Whether or not there’s a Space Jam 2, as previously referenced, Space Jam will always go down as one of the best. There are too many reasons to love this film - First off, the cast of this 1996 movie—the non-animated members at least—were some of the best basketball players in the world. You had Michael Jordan, Muggsy Bogues, Larry Bird, and Patrick Ewing among others who all had their basketball ability stolen by a group of tiny aliens led by none other than Danny Devito.

And furthermore, it appeals to kids and adults. Watching a young Michael Jordan soar through the air for his first drunk could inspire any kid out there to want to play the game. At the end of the day, Space Jam was and always will be a hit because it combined two opposite universes: cartoons and the NBA.

2. White Man Can't Jump

Billy Hoyle and Sidney Dean let America get a glimpse of real street basketball. Set in Southern California, White Men Can't Jump tells the tale of two street hustlers just trying to get by playing the game they love.

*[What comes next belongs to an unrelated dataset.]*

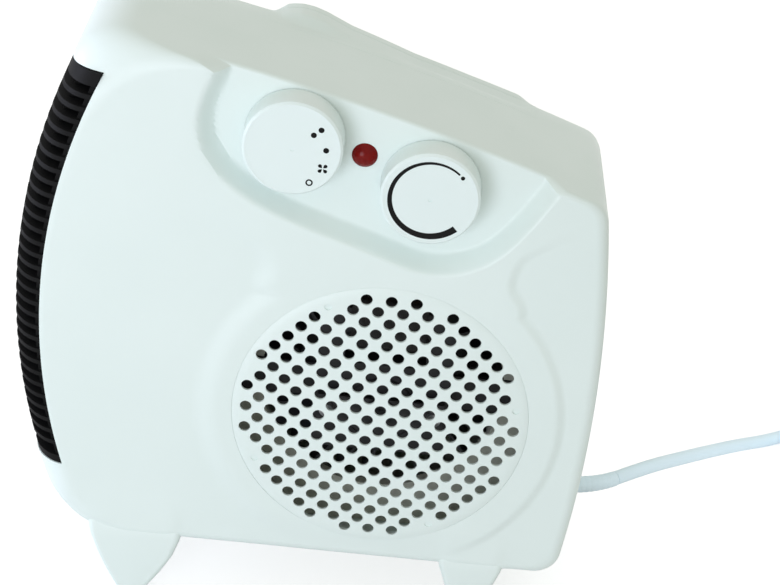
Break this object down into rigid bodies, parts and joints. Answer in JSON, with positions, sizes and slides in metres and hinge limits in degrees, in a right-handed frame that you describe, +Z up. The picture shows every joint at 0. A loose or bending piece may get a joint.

This film differs from pretty much every other movie on this list as it doesn’t involve high school, college, or professional basketball. White Men Can’t Jump focuses on Woody Harrelson and Wesley Snipes as a pair of street basketball playing hustlers. The film is noted for dealing with — and smashing — stereotypes about race and basketball. It’s somewhat of a cult classic, which may be why a remake is reportedly in the works.

1. He Got Game

Not one of the more heralded films on this list, He Got Game has become a cult classic. Coming out in 1998, it stars a young Ray Allen with the talented Denzel Washington. You know it’s iconic when you can currently buy a Jesus Shuttlesworth jersey online—the character Allen played, who as a high school senior in the movie was one of the nation’s top recruits.

Layers of emotion ran rampant in this film and for Allen to have no prior acting experience before this performance is quite astonishing. He was incredibly good in the film as was Washington.

Ultimately, they play a game of one-on-one to decide the fate of both the father and son's futures. Interestingly enough, the footage shot was actually of the two playing in a serious game. It was not doctored at all (meaning, Denzel can ball a bit).